In the listing that follows, locate the line containing "geometry.computeVertexNormals();" and the line containing "from mathutils import Matrix, Vector". Retype exactly those two lines and every line between them, and nothing more.

+++ RECORDS SUPPLIED +++

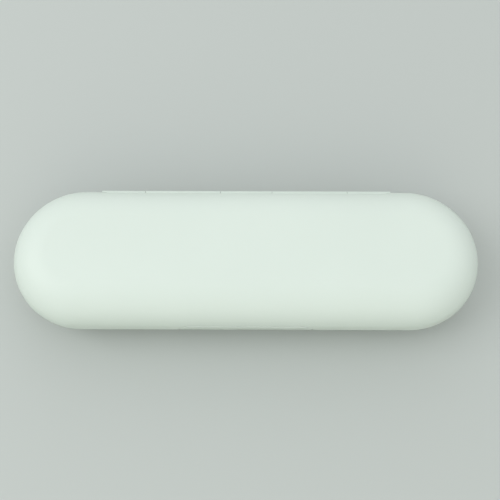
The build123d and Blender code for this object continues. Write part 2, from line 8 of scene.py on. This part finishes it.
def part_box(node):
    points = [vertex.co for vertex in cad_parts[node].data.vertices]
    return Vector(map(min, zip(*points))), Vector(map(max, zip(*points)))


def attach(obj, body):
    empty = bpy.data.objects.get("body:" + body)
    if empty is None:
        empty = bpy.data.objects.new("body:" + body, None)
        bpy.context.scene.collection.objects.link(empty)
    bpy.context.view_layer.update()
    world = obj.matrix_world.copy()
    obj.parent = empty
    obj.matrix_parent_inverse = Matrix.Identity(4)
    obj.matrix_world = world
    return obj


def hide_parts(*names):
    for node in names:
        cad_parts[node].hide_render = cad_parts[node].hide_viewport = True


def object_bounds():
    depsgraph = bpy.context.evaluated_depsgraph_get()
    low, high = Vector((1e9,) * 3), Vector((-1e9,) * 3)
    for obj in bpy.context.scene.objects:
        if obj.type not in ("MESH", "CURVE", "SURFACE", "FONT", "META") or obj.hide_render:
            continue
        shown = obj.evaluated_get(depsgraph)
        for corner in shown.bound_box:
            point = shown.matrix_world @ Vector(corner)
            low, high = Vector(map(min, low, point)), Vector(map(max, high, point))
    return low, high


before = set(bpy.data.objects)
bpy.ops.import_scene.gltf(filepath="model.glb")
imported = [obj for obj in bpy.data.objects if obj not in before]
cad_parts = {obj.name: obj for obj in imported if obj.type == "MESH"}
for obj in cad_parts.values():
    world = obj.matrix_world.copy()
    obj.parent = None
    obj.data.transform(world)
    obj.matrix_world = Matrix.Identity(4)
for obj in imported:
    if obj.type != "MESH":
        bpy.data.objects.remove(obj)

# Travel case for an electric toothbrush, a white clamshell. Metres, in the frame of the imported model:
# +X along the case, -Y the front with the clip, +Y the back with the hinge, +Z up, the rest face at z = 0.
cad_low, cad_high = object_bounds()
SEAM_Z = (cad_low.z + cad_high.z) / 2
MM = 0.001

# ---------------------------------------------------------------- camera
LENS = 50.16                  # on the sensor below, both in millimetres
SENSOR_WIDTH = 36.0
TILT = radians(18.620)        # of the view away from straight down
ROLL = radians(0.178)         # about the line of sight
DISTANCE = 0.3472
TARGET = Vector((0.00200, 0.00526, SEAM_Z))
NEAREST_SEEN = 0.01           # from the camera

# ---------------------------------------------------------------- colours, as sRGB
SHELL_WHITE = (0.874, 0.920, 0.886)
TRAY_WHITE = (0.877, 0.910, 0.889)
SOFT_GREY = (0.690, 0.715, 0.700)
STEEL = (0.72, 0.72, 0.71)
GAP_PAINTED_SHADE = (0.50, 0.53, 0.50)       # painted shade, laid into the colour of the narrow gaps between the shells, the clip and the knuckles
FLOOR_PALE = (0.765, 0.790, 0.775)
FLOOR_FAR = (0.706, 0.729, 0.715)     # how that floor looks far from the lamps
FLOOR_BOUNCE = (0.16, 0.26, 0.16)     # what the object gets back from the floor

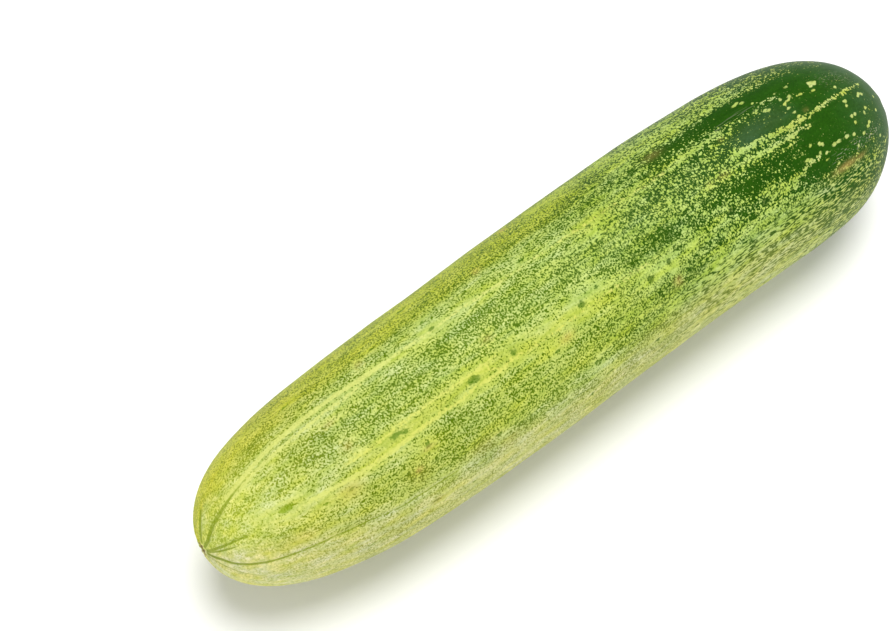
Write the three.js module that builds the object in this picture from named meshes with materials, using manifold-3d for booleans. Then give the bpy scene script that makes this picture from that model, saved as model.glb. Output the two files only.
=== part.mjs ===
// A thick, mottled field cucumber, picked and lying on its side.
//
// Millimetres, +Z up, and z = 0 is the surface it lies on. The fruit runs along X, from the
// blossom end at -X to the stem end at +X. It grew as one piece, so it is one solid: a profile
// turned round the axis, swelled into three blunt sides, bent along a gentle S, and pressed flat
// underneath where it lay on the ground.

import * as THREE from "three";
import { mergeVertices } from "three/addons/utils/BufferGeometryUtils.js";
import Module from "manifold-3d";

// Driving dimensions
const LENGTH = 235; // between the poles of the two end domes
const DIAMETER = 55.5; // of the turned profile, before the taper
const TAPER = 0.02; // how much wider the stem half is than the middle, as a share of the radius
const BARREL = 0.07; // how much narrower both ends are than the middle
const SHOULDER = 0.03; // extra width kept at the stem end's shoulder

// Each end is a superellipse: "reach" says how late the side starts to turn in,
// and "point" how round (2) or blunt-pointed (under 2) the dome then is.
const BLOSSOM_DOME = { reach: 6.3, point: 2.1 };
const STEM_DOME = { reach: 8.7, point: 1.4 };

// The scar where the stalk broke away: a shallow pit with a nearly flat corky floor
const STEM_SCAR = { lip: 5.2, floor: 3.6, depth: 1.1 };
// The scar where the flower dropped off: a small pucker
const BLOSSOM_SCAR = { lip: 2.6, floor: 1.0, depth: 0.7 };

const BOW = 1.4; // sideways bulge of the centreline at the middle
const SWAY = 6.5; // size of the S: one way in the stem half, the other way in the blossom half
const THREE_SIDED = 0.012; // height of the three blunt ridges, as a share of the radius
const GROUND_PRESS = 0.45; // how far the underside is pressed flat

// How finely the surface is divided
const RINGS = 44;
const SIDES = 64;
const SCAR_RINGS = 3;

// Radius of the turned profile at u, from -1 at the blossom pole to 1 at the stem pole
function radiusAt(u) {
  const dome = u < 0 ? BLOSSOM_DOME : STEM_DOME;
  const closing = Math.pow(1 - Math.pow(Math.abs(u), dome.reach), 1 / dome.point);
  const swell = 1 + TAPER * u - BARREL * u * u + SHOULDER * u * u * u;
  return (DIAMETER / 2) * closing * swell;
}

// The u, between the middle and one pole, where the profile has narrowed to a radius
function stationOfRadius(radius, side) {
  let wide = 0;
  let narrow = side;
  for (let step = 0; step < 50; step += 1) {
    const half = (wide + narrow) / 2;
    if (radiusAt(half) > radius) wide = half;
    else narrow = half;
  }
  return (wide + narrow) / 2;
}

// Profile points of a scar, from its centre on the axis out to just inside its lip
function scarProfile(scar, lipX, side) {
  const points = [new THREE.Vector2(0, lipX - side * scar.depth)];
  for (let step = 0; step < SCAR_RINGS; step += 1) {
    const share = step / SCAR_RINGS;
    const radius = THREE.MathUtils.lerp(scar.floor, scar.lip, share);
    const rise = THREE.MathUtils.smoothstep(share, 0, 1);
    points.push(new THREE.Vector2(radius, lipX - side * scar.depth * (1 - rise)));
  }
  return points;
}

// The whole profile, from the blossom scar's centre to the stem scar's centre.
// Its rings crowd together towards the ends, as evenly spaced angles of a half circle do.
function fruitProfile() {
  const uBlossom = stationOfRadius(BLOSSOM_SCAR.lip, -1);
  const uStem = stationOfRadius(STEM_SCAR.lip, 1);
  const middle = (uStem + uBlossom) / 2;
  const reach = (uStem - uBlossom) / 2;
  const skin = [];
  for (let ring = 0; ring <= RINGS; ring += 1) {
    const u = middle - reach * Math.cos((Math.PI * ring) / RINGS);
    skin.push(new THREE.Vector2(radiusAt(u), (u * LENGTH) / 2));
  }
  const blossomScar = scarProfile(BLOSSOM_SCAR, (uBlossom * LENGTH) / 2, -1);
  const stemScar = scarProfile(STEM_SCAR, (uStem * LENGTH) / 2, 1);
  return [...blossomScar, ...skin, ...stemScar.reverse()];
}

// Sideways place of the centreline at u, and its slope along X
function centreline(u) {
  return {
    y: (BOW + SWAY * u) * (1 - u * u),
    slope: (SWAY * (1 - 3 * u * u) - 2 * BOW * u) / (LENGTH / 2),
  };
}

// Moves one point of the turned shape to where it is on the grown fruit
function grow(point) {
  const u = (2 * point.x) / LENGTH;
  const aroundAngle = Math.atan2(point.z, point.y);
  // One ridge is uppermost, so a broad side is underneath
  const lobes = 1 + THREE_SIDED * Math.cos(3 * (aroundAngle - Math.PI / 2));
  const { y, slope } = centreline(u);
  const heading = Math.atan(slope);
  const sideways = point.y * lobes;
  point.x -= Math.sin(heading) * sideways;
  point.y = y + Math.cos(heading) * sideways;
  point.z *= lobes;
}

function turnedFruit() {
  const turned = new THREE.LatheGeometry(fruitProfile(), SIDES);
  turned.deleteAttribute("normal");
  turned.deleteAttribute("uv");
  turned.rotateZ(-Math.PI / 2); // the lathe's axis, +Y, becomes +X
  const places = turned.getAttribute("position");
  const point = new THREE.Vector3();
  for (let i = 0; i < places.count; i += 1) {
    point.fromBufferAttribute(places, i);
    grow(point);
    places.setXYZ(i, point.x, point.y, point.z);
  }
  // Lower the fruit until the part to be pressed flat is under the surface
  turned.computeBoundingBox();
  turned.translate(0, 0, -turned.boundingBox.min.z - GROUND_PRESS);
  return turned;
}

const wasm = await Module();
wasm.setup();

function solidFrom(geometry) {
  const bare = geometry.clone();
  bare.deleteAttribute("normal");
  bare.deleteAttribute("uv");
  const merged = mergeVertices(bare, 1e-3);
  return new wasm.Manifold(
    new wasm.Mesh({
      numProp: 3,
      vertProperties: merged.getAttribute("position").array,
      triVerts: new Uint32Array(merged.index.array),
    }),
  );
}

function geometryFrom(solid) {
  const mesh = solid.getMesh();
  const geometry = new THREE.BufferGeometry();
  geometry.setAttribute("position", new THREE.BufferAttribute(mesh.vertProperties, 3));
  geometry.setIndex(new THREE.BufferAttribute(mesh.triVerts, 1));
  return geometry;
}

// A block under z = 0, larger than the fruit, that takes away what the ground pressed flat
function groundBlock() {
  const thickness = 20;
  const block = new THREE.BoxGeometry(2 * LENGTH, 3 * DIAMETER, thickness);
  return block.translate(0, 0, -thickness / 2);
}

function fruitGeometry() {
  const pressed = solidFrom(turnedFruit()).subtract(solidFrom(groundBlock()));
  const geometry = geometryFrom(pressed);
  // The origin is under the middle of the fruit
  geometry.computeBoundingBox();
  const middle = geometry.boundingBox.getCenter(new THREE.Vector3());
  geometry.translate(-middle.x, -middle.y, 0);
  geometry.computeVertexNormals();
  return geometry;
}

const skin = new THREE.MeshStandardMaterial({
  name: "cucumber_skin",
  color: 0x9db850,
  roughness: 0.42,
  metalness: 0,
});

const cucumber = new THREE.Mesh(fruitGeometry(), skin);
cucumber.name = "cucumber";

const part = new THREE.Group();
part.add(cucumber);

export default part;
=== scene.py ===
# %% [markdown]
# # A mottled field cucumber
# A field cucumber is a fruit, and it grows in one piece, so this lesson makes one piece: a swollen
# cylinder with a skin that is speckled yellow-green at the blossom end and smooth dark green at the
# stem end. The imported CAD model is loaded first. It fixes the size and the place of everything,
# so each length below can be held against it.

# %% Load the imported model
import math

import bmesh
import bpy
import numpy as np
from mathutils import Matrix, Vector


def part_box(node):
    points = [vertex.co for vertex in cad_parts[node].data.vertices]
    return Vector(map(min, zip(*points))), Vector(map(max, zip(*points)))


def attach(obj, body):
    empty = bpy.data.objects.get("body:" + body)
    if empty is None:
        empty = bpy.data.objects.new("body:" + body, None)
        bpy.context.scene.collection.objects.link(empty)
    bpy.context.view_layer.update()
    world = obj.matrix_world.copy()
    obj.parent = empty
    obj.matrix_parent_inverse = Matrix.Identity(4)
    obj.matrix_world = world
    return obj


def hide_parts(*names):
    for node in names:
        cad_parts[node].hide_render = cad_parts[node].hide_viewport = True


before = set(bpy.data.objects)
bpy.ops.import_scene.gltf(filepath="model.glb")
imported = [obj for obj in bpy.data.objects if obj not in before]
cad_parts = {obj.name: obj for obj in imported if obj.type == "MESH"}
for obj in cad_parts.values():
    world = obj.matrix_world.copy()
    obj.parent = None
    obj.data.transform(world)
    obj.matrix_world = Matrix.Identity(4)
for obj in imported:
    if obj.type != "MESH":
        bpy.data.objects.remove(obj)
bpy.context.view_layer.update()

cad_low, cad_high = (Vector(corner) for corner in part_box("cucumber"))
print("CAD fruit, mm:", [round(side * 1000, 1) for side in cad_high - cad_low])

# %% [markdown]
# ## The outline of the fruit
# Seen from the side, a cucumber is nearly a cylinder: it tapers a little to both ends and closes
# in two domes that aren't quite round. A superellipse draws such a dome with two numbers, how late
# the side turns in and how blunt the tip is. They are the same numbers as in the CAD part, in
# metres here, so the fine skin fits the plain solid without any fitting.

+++
+++ RECORDS SUPPLIED +++

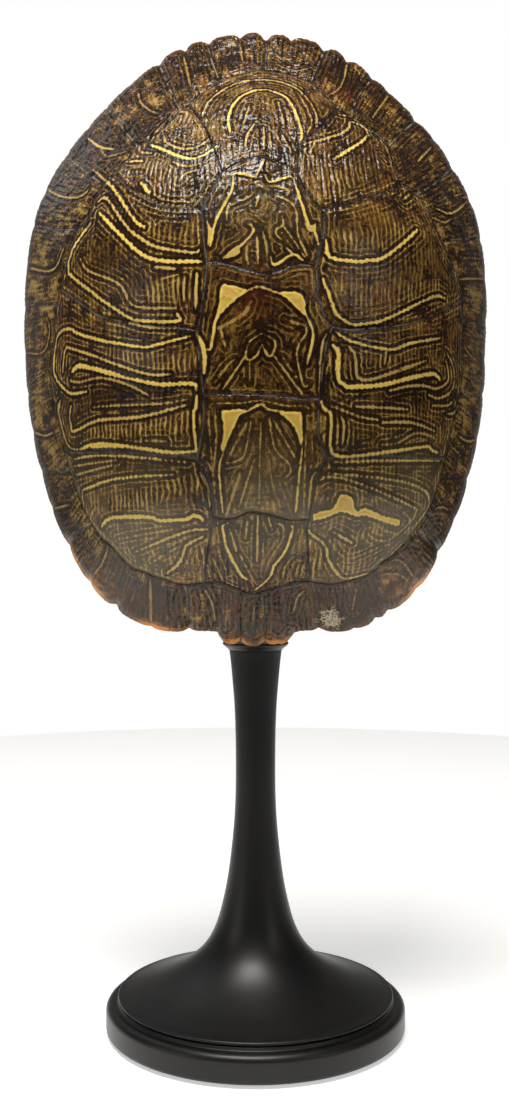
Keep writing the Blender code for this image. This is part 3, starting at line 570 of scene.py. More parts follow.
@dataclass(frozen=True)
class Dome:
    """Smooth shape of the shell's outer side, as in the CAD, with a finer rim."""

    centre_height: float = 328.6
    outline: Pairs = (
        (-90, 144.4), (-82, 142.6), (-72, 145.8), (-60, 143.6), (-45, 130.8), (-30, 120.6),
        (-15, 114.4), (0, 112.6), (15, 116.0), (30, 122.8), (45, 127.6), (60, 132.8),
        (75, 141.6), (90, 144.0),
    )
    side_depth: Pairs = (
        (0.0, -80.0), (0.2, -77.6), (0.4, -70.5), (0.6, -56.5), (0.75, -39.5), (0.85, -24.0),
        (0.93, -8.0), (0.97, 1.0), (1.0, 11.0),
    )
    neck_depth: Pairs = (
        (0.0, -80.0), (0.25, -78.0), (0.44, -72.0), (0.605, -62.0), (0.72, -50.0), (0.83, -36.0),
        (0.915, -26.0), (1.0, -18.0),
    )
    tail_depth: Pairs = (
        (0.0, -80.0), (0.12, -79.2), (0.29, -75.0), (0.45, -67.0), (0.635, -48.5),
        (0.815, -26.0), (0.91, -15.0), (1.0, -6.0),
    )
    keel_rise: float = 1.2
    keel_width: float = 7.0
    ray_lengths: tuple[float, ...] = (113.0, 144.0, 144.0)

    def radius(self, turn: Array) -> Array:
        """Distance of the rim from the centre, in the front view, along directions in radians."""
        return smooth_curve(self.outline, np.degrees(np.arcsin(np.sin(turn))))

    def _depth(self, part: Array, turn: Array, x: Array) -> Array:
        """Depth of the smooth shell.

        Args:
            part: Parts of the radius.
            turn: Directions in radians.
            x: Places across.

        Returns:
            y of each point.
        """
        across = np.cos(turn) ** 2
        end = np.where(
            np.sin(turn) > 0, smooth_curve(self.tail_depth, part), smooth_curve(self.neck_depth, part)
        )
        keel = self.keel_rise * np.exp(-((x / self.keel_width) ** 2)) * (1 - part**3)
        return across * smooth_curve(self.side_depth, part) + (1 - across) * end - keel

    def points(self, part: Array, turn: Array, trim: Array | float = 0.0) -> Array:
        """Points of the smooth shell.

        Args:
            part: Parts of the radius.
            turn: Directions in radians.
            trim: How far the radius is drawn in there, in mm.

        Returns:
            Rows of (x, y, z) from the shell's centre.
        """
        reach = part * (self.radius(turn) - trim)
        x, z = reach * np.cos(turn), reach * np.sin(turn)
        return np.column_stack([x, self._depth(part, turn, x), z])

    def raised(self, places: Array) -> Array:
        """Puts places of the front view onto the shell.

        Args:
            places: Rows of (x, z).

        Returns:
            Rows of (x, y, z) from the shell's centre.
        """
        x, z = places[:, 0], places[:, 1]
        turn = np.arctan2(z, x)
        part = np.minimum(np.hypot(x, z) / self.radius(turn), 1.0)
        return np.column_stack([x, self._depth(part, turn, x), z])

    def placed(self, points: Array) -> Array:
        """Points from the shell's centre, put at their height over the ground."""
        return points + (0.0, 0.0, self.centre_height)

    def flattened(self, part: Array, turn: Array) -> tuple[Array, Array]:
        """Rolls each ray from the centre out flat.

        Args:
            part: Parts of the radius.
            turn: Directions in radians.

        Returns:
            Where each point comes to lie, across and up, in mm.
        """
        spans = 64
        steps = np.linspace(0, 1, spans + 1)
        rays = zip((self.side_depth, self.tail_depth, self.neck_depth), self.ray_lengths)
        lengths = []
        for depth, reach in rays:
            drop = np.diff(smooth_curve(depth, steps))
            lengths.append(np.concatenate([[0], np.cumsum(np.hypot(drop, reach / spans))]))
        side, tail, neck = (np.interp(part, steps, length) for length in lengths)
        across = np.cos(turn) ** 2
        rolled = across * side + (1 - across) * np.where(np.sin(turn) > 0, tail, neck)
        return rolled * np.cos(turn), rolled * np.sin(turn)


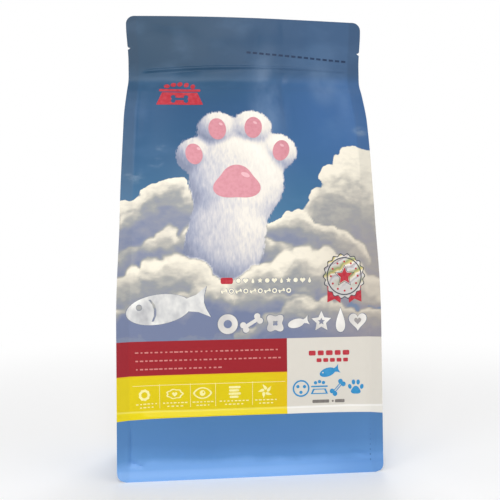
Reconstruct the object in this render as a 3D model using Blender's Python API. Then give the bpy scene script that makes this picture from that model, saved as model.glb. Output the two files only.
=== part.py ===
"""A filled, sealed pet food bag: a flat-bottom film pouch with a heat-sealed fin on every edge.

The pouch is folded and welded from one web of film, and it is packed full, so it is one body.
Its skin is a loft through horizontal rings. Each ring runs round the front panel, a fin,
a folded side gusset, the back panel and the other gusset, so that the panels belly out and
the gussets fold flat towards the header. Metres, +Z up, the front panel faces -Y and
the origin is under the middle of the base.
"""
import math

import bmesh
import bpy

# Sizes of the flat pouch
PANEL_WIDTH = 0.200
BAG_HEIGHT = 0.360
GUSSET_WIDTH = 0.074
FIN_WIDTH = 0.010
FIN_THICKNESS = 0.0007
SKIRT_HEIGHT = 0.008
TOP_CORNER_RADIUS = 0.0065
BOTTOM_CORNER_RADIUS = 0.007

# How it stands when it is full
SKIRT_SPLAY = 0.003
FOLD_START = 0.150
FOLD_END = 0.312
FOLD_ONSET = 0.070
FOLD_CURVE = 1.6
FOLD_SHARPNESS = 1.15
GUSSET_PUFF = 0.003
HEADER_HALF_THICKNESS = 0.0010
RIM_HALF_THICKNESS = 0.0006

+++

* [SOLVED EXERCISE]:
  geometry.computeVertexNormals();
  return geometry;
}

const skin = new THREE.MeshStandardMaterial({
  name: "cucumber_skin",
  color: 0x9db850,
  roughness: 0.42,
  metalness: 0,
});

const cucumber = new THREE.Mesh(fruitGeometry(), skin);
cucumber.name = "cucumber";

const part = new THREE.Group();
part.add(cucumber);

export default part;
=== scene.py ===
# %% [markdown]
# # A mottled field cucumber
# A field cucumber is a fruit, and it grows in one piece, so this lesson makes one piece: a swollen
# cylinder with a skin that is speckled yellow-green at the blossom end and smooth dark green at the
# stem end. The imported CAD model is loaded first. It fixes the size and the place of everything,
# so each length below can be held against it.

# %% Load the imported model
import math

import bmesh
import bpy
import numpy as np
from mathutils import Matrix, Vector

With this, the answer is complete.